Raw data:
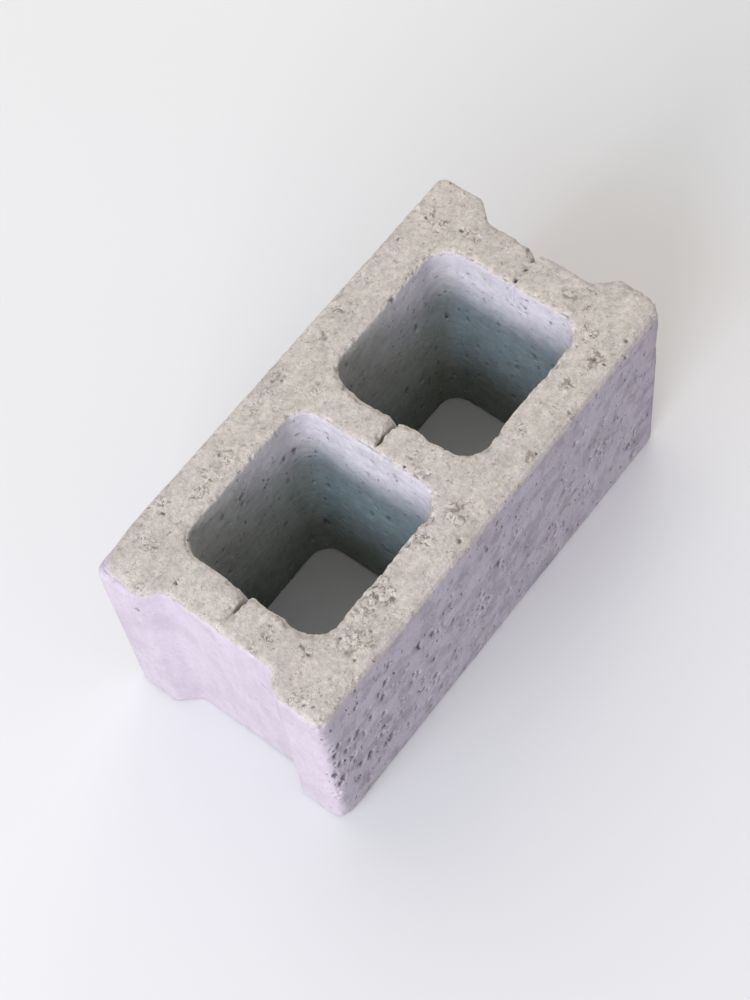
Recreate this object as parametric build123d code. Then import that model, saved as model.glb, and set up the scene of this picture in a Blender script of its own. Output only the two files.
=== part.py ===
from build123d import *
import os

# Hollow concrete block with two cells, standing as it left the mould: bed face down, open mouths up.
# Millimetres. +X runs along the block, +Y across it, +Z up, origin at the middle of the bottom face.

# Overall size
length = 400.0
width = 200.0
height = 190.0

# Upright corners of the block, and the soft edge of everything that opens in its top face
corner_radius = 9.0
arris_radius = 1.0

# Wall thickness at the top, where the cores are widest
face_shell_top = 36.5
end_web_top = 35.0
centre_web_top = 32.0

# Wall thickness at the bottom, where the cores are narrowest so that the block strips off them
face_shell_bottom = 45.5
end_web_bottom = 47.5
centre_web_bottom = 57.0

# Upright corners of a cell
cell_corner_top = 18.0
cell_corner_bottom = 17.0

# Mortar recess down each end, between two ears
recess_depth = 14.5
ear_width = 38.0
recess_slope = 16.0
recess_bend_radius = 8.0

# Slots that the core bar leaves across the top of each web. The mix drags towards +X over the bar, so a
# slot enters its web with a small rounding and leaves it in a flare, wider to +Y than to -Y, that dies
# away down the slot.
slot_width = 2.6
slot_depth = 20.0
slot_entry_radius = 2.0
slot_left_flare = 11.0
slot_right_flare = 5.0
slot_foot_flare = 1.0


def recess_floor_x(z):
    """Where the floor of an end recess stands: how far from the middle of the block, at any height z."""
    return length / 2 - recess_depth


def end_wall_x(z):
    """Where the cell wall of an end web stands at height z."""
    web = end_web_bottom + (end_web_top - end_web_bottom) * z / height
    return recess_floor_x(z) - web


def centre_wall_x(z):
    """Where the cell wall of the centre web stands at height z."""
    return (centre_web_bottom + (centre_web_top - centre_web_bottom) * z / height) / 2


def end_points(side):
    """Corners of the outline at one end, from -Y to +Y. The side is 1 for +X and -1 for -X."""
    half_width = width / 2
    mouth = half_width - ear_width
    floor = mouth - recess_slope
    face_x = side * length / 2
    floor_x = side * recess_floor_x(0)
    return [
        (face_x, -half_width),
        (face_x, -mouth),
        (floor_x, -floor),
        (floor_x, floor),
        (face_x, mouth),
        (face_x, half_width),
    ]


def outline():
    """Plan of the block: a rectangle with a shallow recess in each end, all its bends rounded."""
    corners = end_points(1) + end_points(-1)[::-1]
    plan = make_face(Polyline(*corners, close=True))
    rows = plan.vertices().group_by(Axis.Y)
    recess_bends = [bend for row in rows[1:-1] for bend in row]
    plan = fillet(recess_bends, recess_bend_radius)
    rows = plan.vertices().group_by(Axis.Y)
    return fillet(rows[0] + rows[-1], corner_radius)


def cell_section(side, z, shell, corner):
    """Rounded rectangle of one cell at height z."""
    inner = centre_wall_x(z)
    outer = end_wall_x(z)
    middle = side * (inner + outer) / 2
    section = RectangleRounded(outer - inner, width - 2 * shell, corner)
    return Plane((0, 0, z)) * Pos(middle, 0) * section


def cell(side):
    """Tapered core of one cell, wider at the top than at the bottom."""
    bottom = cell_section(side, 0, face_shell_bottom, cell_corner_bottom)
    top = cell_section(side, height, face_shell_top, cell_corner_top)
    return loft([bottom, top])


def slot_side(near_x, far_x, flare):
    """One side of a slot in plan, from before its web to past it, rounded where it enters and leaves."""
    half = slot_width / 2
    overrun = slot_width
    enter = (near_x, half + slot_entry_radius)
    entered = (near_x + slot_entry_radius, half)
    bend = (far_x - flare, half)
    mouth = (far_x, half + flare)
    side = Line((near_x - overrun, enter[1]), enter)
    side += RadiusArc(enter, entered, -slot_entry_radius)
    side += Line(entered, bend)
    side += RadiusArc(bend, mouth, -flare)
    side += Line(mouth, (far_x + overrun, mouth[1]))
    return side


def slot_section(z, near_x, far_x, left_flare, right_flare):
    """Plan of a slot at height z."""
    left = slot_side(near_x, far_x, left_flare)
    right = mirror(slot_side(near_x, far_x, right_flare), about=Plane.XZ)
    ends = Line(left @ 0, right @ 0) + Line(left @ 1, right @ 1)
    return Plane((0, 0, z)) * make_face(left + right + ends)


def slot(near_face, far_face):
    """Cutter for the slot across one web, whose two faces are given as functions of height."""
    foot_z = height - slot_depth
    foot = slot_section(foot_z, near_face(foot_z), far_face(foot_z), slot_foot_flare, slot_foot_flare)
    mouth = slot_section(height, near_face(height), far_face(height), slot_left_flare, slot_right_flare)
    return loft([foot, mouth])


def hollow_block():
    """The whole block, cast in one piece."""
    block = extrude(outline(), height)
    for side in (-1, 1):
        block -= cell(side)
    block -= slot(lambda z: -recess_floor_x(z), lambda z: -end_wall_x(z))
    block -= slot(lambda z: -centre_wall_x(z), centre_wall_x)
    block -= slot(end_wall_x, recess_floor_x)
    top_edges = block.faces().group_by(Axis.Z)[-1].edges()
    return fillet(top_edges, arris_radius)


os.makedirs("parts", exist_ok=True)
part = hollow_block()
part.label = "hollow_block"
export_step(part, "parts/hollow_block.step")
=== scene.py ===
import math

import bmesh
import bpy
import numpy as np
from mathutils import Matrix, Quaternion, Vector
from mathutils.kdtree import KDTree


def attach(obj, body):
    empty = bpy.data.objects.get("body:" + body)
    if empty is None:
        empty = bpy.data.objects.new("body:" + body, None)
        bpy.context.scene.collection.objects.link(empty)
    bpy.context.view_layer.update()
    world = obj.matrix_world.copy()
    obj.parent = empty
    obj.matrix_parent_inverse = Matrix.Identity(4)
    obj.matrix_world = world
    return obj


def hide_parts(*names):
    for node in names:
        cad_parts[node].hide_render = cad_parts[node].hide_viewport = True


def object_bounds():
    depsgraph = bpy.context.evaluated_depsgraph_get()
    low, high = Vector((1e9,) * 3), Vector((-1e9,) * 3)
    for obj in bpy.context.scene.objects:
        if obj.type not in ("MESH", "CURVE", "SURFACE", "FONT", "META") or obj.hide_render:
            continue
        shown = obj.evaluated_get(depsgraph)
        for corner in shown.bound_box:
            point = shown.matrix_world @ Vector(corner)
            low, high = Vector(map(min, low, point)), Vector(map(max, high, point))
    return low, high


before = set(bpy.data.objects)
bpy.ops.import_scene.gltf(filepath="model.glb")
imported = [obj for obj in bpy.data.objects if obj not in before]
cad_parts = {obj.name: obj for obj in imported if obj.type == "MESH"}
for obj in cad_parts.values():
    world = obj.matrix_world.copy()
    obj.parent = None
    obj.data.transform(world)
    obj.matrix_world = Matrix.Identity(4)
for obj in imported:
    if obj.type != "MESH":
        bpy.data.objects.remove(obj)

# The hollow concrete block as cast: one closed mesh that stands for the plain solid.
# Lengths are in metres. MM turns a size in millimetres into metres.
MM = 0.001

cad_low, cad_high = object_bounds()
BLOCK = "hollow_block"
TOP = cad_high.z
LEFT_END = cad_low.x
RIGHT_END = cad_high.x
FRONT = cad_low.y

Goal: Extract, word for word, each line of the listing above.

Solution for this task:
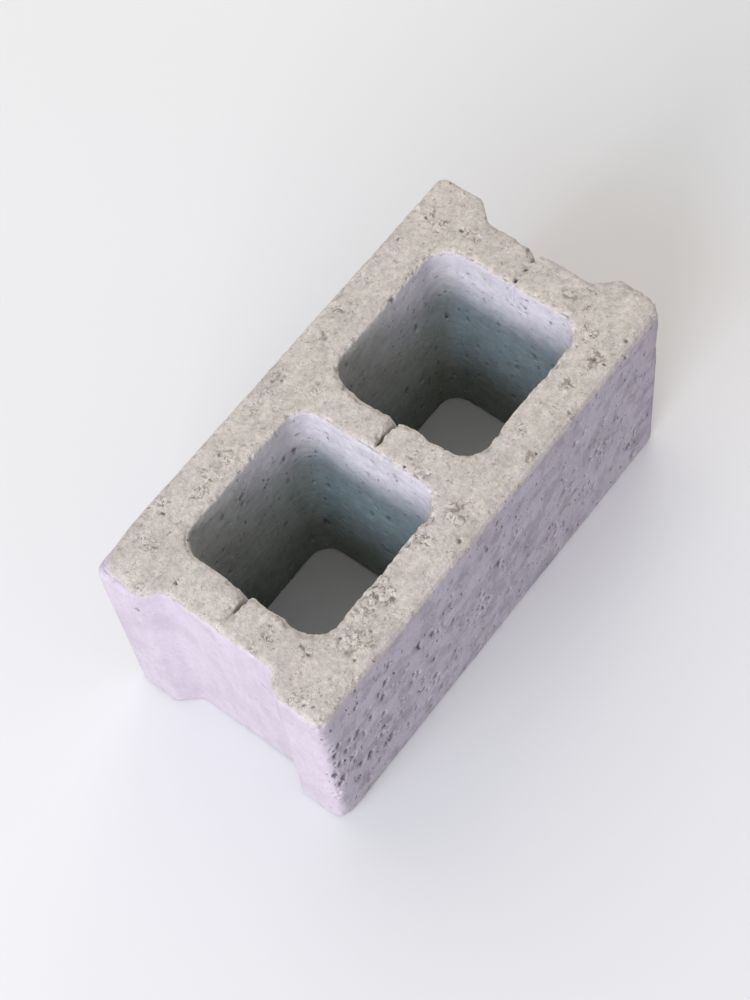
Recreate this object as parametric build123d code. Then import that model, saved as model.glb, and set up the scene of this picture in a Blender script of its own. Output only the two files.
=== part.py ===
from build123d import *
import os

# Hollow concrete block with two cells, standing as it left the mould: bed face down, open mouths up.
# Millimetres. +X runs along the block, +Y across it, +Z up, origin at the middle of the bottom face.

# Overall size
length = 400.0
width = 200.0
height = 190.0

# Upright corners of the block, and the soft edge of everything that opens in its top face
corner_radius = 9.0
arris_radius = 1.0

# Wall thickness at the top, where the cores are widest
face_shell_top = 36.5
end_web_top = 35.0
centre_web_top = 32.0

# Wall thickness at the bottom, where the cores are narrowest so that the block strips off them
face_shell_bottom = 45.5
end_web_bottom = 47.5
centre_web_bottom = 57.0

# Upright corners of a cell
cell_corner_top = 18.0
cell_corner_bottom = 17.0

# Mortar recess down each end, between two ears
recess_depth = 14.5
ear_width = 38.0
recess_slope = 16.0
recess_bend_radius = 8.0

# Slots that the core bar leaves across the top of each web. The mix drags towards +X over the bar, so a
# slot enters its web with a small rounding and leaves it in a flare, wider to +Y than to -Y, that dies
# away down the slot.
slot_width = 2.6
slot_depth = 20.0
slot_entry_radius = 2.0
slot_left_flare = 11.0
slot_right_flare = 5.0
slot_foot_flare = 1.0


def recess_floor_x(z):
    """Where the floor of an end recess stands: how far from the middle of the block, at any height z."""
    return length / 2 - recess_depth


def end_wall_x(z):
    """Where the cell wall of an end web stands at height z."""
    web = end_web_bottom + (end_web_top - end_web_bottom) * z / height
    return recess_floor_x(z) - web


def centre_wall_x(z):
    """Where the cell wall of the centre web stands at height z."""
    return (centre_web_bottom + (centre_web_top - centre_web_bottom) * z / height) / 2


def end_points(side):
    """Corners of the outline at one end, from -Y to +Y. The side is 1 for +X and -1 for -X."""
    half_width = width / 2
    mouth = half_width - ear_width
    floor = mouth - recess_slope
    face_x = side * length / 2
    floor_x = side * recess_floor_x(0)
    return [
        (face_x, -half_width),
        (face_x, -mouth),
        (floor_x, -floor),
        (floor_x, floor),
        (face_x, mouth),
        (face_x, half_width),
    ]


def outline():
    """Plan of the block: a rectangle with a shallow recess in each end, all its bends rounded."""
    corners = end_points(1) + end_points(-1)[::-1]
    plan = make_face(Polyline(*corners, close=True))
    rows = plan.vertices().group_by(Axis.Y)
    recess_bends = [bend for row in rows[1:-1] for bend in row]
    plan = fillet(recess_bends, recess_bend_radius)
    rows = plan.vertices().group_by(Axis.Y)
    return fillet(rows[0] + rows[-1], corner_radius)


def cell_section(side, z, shell, corner):
    """Rounded rectangle of one cell at height z."""
    inner = centre_wall_x(z)
    outer = end_wall_x(z)
    middle = side * (inner + outer) / 2
    section = RectangleRounded(outer - inner, width - 2 * shell, corner)
    return Plane((0, 0, z)) * Pos(middle, 0) * section


def cell(side):
    """Tapered core of one cell, wider at the top than at the bottom."""
    bottom = cell_section(side, 0, face_shell_bottom, cell_corner_bottom)
    top = cell_section(side, height, face_shell_top, cell_corner_top)
    return loft([bottom, top])


def slot_side(near_x, far_x, flare):
    """One side of a slot in plan, from before its web to past it, rounded where it enters and leaves."""
    half = slot_width / 2
    overrun = slot_width
    enter = (near_x, half + slot_entry_radius)
    entered = (near_x + slot_entry_radius, half)
    bend = (far_x - flare, half)
    mouth = (far_x, half + flare)
    side = Line((near_x - overrun, enter[1]), enter)
    side += RadiusArc(enter, entered, -slot_entry_radius)
    side += Line(entered, bend)
    side += RadiusArc(bend, mouth, -flare)
    side += Line(mouth, (far_x + overrun, mouth[1]))
    return side


def slot_section(z, near_x, far_x, left_flare, right_flare):
    """Plan of a slot at height z."""
    left = slot_side(near_x, far_x, left_flare)
    right = mirror(slot_side(near_x, far_x, right_flare), about=Plane.XZ)
    ends = Line(left @ 0, right @ 0) + Line(left @ 1, right @ 1)
    return Plane((0, 0, z)) * make_face(left + right + ends)


def slot(near_face, far_face):
    """Cutter for the slot across one web, whose two faces are given as functions of height."""
    foot_z = height - slot_depth
    foot = slot_section(foot_z, near_face(foot_z), far_face(foot_z), slot_foot_flare, slot_foot_flare)
    mouth = slot_section(height, near_face(height), far_face(height), slot_left_flare, slot_right_flare)
    return loft([foot, mouth])


def hollow_block():
    """The whole block, cast in one piece."""
    block = extrude(outline(), height)
    for side in (-1, 1):
        block -= cell(side)
    block -= slot(lambda z: -recess_floor_x(z), lambda z: -end_wall_x(z))
    block -= slot(lambda z: -centre_wall_x(z), centre_wall_x)
    block -= slot(end_wall_x, recess_floor_x)
    top_edges = block.faces().group_by(Axis.Z)[-1].edges()
    return fillet(top_edges, arris_radius)


os.makedirs("parts", exist_ok=True)
part = hollow_block()
part.label = "hollow_block"
export_step(part, "parts/hollow_block.step")
=== scene.py ===
import math

import bmesh
import bpy
import numpy as np
from mathutils import Matrix, Quaternion, Vector
from mathutils.kdtree import KDTree


def attach(obj, body):
    empty = bpy.data.objects.get("body:" + body)
    if empty is None:
        empty = bpy.data.objects.new("body:" + body, None)
        bpy.context.scene.collection.objects.link(empty)
    bpy.context.view_layer.update()
    world = obj.matrix_world.copy()
    obj.parent = empty
    obj.matrix_parent_inverse = Matrix.Identity(4)
    obj.matrix_world = world
    return obj


def hide_parts(*names):
    for node in names:
        cad_parts[node].hide_render = cad_parts[node].hide_viewport = True


def object_bounds():
    depsgraph = bpy.context.evaluated_depsgraph_get()
    low, high = Vector((1e9,) * 3), Vector((-1e9,) * 3)
    for obj in bpy.context.scene.objects:
        if obj.type not in ("MESH", "CURVE", "SURFACE", "FONT", "META") or obj.hide_render:
            continue
        shown = obj.evaluated_get(depsgraph)
        for corner in shown.bound_box:
            point = shown.matrix_world @ Vector(corner)
            low, high = Vector(map(min, low, point)), Vector(map(max, high, point))
    return low, high


before = set(bpy.data.objects)
bpy.ops.import_scene.gltf(filepath="model.glb")
imported = [obj for obj in bpy.data.objects if obj not in before]
cad_parts = {obj.name: obj for obj in imported if obj.type == "MESH"}
for obj in cad_parts.values():
    world = obj.matrix_world.copy()
    obj.parent = None
    obj.data.transform(world)
    obj.matrix_world = Matrix.Identity(4)
for obj in imported:
    if obj.type != "MESH":
        bpy.data.objects.remove(obj)

# The hollow concrete block as cast: one closed mesh that stands for the plain solid.
# Lengths are in metres. MM turns a size in millimetres into metres.
MM = 0.001

cad_low, cad_high = object_bounds()
BLOCK = "hollow_block"
TOP = cad_high.z
LEFT_END = cad_low.x
RIGHT_END = cad_high.x
FRONT = cad_low.y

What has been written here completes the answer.